Aux côtés de ces toutes nouvelles œuvres, toujours dans le cadre de leur réflexion sur la temporalité et l’histoire sociale américaine, les artistes exposeront aussi la série de photographies créée en 2008 et intitulée Detroit, qui dépeint une certaine Amérique des années 1950.
Les images particulièrement colorées de cette série évoquent des thèmes liés à la répression sociale de cette Amérique puritaine d’après-guerre, dans l’ambiance « petit-bourgeois » des banlieues résidentielles de l’époque, très similaire à celle qu’ont connue les artistes dans leur enfance. Les sujets figurent à la fois l’innocence, l’ennui, l’isolement, comme les rêves d’évasion des jeunes d’alors au-delà du noyau familial et d’un environnement local trop routinier, rêves entretenus par la télévision, le téléphone, les magazines ou le cinéma. Ce sont autant de métaphores différentes sur cette période de reconstruction, vécue par les artistes comme celle d’une aliénation, d’une mise à l’épreuve et d’une déconnection avec la norme hétéro.

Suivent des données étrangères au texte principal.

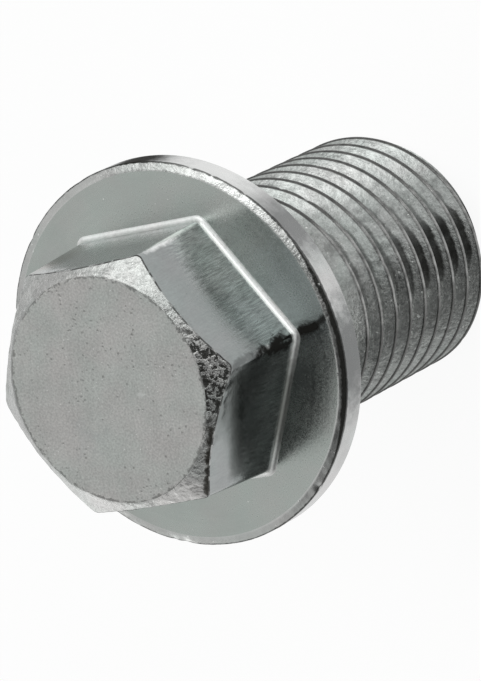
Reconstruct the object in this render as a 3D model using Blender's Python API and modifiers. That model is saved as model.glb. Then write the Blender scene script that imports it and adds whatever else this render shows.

Pour « encapsuler » l’atmosphère pré-Pop de cette Amérique des années 50, McDermott & McGough ont utilisé pour la première fois un procédé photographique historique, le tirage Carbro 3 couleurs, conçu par le photographe américain Paul Outerbridge dans les années 30. Cette technique très subtile et pérenne, d’une grande complexité technique, permet d’obtenir un éclat, une profondeur et une intensité chromatiques inouïs, d’une qualité telle que Outerbridge fut harcelé par les publicitaires de l’époque !
Une nouvelle fois avec cette exposition What You MEAN TO ME, McDermott & McGough nous embarquent dans un voyage initiatique qui mixe repères contemporains et historiques, nous invitant à une réflexion sur les codes d’une société en mutation constante.